On était dans un emplacement, on devait se disperser et partir et mon sergent, qui était le commandant de notre canon antichar, était hollandais. On se préparait à partir ce jour-là quand on a vu un Allemand mort étalé sur le canon. Je ne sais pas ce qui est arrivé au soldat mais on l’a enlevé de là et on l’a laissé sur place. On devait partir. La bataille faisait rage autour de nous et on n’avait pas le temps de s’arrêter et de penser. On ramassait son fusil et on partait.
C’était la nuit et bien sûr [?] ils allaient et venaient en nous bombardant. Et bien sûr, il s’est avancé jusqu’au canon et il a été abattu. Je ne sais pas ce qui allait se passer mais on ne s’arrêtait pas pour penser ou poser des questions. Il était là et il n’aurait pas dû être là. On pouvait les voir à distance vous savez, c’était un endroit boisé. Juste au crépuscule, on pouvait les voir bouger de l’autre côté. Donc on a dû mettre une garde en place pour faire la patrouille de nuit, pour les surveiller, pour qu’ils n’essaient pas de nous avoir. Malheureusement, je pense qu’il ne s’est pas rendu compte qu’on était réveillés. Quand il a essayé de prendre le canon, il a été abattu. On était là-bas pour une raison et les risques de se faire tuer étaient grands et c’était la même chose de leur côté.

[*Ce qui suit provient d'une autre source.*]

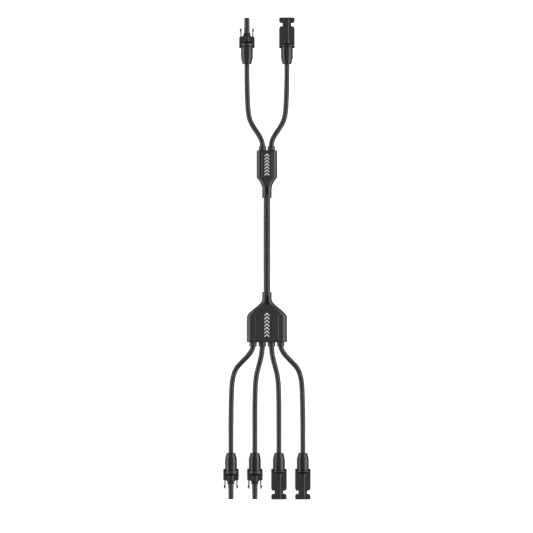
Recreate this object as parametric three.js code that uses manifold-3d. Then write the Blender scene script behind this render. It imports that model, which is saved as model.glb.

C’était en Hollande et il s’est trouvé que le commandant adjoint de mon régiment avait fait partie des Argyll and Sutherland Highlanders [of Canada, Princess Louise’s Reserve Infantry Regiment]. Bien sûr, ils avaient une fanfare, un corps de cornemuses qui m’intéressait. Je lui ai demandé si je pouvais être transféré chez les Argylls. C’était vers la fin de la guerre et on ne faisait pas grand-chose. Il m’a dit : « laisse-moi m’en occuper, je vais voir si je peux te faire transférer ». C’est ce qu’il a fait et j’ai été transféré. À cette époque les Argylls étaient à Berlin. Ils étaient classés dans la Brigade [Infanterie] de Berlin. Eh bien, j’avais été tambour pendant, je pense qu’on peut dire la période détendue, la période d’entraînement à Niagara-on-the-Lake. Bien qu’on n’était pas reconnu comme corps de cornemuses, notre colonel, le colonel Bewer, était un Écossais et il voulait une fanfare. Comme il nous restait des fonds, ils nous ont acheté des instruments, les cornemuses et les tambours. Et bien sûr on avait aussi des gens capables de nous donner des leçons, c’est comme ça que je suis entré comme tambour et que j’ai fini sergent d’état-major dans la fanfare [rires].
On a vu passer beaucoup de cornemuseurs, celui dont je me souviens en particulier, c’est notre cornemuseur-major, John Wakefield. Comme je l’ai dit, on a dû s’arrêter de jouer vers 1942 parce que c’est le moment où ils ont décidé d’envoyer le régiment en Europe ce qui voulait dire qu’on était en premier des soldats d’infanterie et en second un corps de cornemuses. On a perdu nos instruments jusqu’à la fin de la guerre, mais pour moi elle était presque terminée à Berlin. J’ai pu demander au colonel d’être transféré là-bas vu qu’il avait été un Argyll et qu’il était devenu le colonel de notre régiment. Il avait été le commandant adjoint dans les Argylls. Donc quand l’occasion s’est présentée, je lui ai demandé si je pouvais être transféré et il l’a fait aimablement. En tout cas, ça m’a plu.